··· SOURCE DATA ···

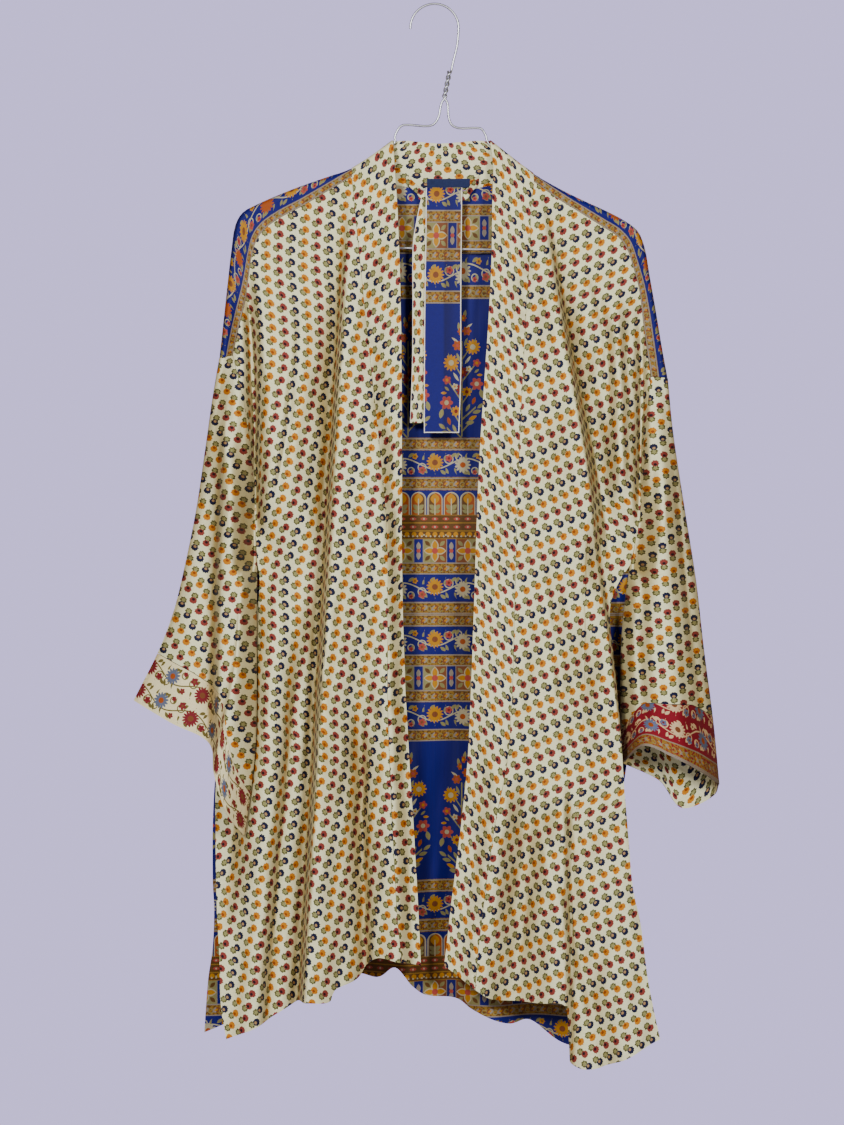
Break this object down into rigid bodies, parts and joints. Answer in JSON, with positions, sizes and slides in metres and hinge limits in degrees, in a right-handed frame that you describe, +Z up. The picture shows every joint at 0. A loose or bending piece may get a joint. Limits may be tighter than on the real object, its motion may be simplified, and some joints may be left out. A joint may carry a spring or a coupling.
{
  "type": "short kimono on a wire hanger",
  "caption": "Short open kimono jacket of printed silk with a sari lining, its sash hung on its loop, on a twisted wire hanger.",
  "frame": {"origin": "inside of the hanger's hook, at its top, where a rail carries it", "axes": "+Z up, +X towards the wearer's left, which is the viewer's right, and -Y towards the viewer"},
  "size_m": [0.5847, 0.0854, 1.0622],
  "materials": {
    "cream_silk": "soft printed silk with small flowers",
    "sari_silk": "deep blue printed sari silk with gold borders",
    "border_silk": "blue sari silk with a gold edge",
    "vine_silk": "cream silk printed with vines",
    "crimson_silk": "crimson sari border with a gold edge",
    "label_tape": "plain woven tape",
    "steel_wire": "bright drawn wire"
  },
  "bodies": {
    "root": {"back": "cream_silk", "back_lining": "sari_silk", "front_right": "cream_silk", "front_left": "cream_silk", "neckband": "cream_silk", "shoulder_strip_right": "border_silk", "shoulder_strip_left": "border_silk", "sleeve_right": "cream_silk", "cuff_right": "vine_silk", "sleeve_left": "cream_silk", "cuff_left": "crimson_silk", "sash": "sari_silk", "hanging_loop": "cream_silk", "label": "label_tape", "hanger": "steel_wire"}
  },
  "joints": []
}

···

- [EXERCISE GOAL]:
Search the listing for the word "bodies". Copy every line in which it occurs.

- [ANSWER BELOW]:
Break this object down into rigid bodies, parts and joints. Answer in JSON, with positions, sizes and slides in metres and hinge limits in degrees, in a right-handed frame that you describe, +Z up. The picture shows every joint at 0. A loose or bending piece may get a joint. Limits may be tighter than on the real object, its motion may be simplified, and some joints may be left out. A joint may carry a spring or a coupling.
  "bodies": {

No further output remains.